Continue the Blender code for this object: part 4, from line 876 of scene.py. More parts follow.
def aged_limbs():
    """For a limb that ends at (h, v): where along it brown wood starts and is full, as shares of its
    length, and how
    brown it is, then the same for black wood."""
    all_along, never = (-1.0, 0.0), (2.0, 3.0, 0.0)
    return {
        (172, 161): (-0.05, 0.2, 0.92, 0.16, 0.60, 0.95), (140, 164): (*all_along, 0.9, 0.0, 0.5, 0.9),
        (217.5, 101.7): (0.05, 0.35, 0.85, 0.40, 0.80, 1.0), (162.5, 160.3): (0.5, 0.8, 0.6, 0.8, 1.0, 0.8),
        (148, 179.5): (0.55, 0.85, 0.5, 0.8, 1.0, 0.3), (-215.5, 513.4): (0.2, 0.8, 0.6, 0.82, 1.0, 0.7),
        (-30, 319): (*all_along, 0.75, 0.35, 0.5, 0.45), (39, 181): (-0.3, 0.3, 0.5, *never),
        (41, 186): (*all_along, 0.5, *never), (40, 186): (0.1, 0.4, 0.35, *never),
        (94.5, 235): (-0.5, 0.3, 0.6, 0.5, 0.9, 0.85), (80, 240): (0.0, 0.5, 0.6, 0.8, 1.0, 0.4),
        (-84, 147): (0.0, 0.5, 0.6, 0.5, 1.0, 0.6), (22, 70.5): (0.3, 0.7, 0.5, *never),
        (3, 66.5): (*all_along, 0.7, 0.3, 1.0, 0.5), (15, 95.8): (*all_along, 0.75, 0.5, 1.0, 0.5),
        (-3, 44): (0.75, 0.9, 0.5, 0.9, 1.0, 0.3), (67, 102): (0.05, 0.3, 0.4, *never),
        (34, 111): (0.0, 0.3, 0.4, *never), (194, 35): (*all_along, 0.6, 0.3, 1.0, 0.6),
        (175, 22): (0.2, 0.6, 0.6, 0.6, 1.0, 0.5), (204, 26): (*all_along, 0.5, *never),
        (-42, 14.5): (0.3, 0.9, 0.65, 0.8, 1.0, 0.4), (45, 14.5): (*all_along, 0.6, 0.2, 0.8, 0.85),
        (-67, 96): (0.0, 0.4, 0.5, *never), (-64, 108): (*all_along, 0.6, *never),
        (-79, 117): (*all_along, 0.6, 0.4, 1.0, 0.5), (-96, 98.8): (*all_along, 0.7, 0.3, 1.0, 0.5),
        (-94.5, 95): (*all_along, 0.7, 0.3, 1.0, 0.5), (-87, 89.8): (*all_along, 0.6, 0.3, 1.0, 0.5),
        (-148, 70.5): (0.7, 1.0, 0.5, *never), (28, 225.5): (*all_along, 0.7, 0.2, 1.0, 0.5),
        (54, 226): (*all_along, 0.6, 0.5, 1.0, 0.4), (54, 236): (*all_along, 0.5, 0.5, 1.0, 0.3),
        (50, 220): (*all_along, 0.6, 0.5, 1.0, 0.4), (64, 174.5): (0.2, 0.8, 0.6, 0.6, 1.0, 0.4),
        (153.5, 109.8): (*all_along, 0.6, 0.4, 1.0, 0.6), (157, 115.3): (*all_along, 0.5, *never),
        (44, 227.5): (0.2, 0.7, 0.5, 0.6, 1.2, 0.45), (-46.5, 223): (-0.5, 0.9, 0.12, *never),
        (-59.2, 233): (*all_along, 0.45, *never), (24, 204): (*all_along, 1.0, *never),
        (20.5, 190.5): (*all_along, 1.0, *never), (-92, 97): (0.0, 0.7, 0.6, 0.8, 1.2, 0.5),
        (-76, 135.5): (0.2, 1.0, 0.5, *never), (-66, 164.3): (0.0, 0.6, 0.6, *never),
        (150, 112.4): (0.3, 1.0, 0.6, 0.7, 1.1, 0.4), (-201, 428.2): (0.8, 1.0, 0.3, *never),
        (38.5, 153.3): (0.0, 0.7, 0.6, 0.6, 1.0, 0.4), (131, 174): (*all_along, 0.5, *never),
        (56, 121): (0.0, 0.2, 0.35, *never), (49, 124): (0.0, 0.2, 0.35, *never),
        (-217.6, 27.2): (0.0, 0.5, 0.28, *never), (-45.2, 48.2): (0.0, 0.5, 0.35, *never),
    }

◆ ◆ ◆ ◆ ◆

▶ **THE PROBLEM**: The whole listing above needs to be written out again exactly.

▶ **REPLY**:
Continue the Blender code for this object: part 4, from line 876 of scene.py. More parts follow.
def aged_limbs():
    """For a limb that ends at (h, v): where along it brown wood starts and is full, as shares of its
    length, and how
    brown it is, then the same for black wood."""
    all_along, never = (-1.0, 0.0), (2.0, 3.0, 0.0)
    return {
        (172, 161): (-0.05, 0.2, 0.92, 0.16, 0.60, 0.95), (140, 164): (*all_along, 0.9, 0.0, 0.5, 0.9),
        (217.5, 101.7): (0.05, 0.35, 0.85, 0.40, 0.80, 1.0), (162.5, 160.3): (0.5, 0.8, 0.6, 0.8, 1.0, 0.8),
        (148, 179.5): (0.55, 0.85, 0.5, 0.8, 1.0, 0.3), (-215.5, 513.4): (0.2, 0.8, 0.6, 0.82, 1.0, 0.7),
        (-30, 319): (*all_along, 0.75, 0.35, 0.5, 0.45), (39, 181): (-0.3, 0.3, 0.5, *never),
        (41, 186): (*all_along, 0.5, *never), (40, 186): (0.1, 0.4, 0.35, *never),
        (94.5, 235): (-0.5, 0.3, 0.6, 0.5, 0.9, 0.85), (80, 240): (0.0, 0.5, 0.6, 0.8, 1.0, 0.4),
        (-84, 147): (0.0, 0.5, 0.6, 0.5, 1.0, 0.6), (22, 70.5): (0.3, 0.7, 0.5, *never),
        (3, 66.5): (*all_along, 0.7, 0.3, 1.0, 0.5), (15, 95.8): (*all_along, 0.75, 0.5, 1.0, 0.5),
        (-3, 44): (0.75, 0.9, 0.5, 0.9, 1.0, 0.3), (67, 102): (0.05, 0.3, 0.4, *never),
        (34, 111): (0.0, 0.3, 0.4, *never), (194, 35): (*all_along, 0.6, 0.3, 1.0, 0.6),
        (175, 22): (0.2, 0.6, 0.6, 0.6, 1.0, 0.5), (204, 26): (*all_along, 0.5, *never),
        (-42, 14.5): (0.3, 0.9, 0.65, 0.8, 1.0, 0.4), (45, 14.5): (*all_along, 0.6, 0.2, 0.8, 0.85),
        (-67, 96): (0.0, 0.4, 0.5, *never), (-64, 108): (*all_along, 0.6, *never),
        (-79, 117): (*all_along, 0.6, 0.4, 1.0, 0.5), (-96, 98.8): (*all_along, 0.7, 0.3, 1.0, 0.5),
        (-94.5, 95): (*all_along, 0.7, 0.3, 1.0, 0.5), (-87, 89.8): (*all_along, 0.6, 0.3, 1.0, 0.5),
        (-148, 70.5): (0.7, 1.0, 0.5, *never), (28, 225.5): (*all_along, 0.7, 0.2, 1.0, 0.5),
        (54, 226): (*all_along, 0.6, 0.5, 1.0, 0.4), (54, 236): (*all_along, 0.5, 0.5, 1.0, 0.3),
        (50, 220): (*all_along, 0.6, 0.5, 1.0, 0.4), (64, 174.5): (0.2, 0.8, 0.6, 0.6, 1.0, 0.4),
        (153.5, 109.8): (*all_along, 0.6, 0.4, 1.0, 0.6), (157, 115.3): (*all_along, 0.5, *never),
        (44, 227.5): (0.2, 0.7, 0.5, 0.6, 1.2, 0.45), (-46.5, 223): (-0.5, 0.9, 0.12, *never),
        (-59.2, 233): (*all_along, 0.45, *never), (24, 204): (*all_along, 1.0, *never),
        (20.5, 190.5): (*all_along, 1.0, *never), (-92, 97): (0.0, 0.7, 0.6, 0.8, 1.2, 0.5),
        (-76, 135.5): (0.2, 1.0, 0.5, *never), (-66, 164.3): (0.0, 0.6, 0.6, *never),
        (150, 112.4): (0.3, 1.0, 0.6, 0.7, 1.1, 0.4), (-201, 428.2): (0.8, 1.0, 0.3, *never),
        (38.5, 153.3): (0.0, 0.7, 0.6, 0.6, 1.0, 0.4), (131, 174): (*all_along, 0.5, *never),
        (56, 121): (0.0, 0.2, 0.35, *never), (49, 124): (0.0, 0.2, 0.35, *never),
        (-217.6, 27.2): (0.0, 0.5, 0.28, *never), (-45.2, 48.2): (0.0, 0.5, 0.35, *never),
    }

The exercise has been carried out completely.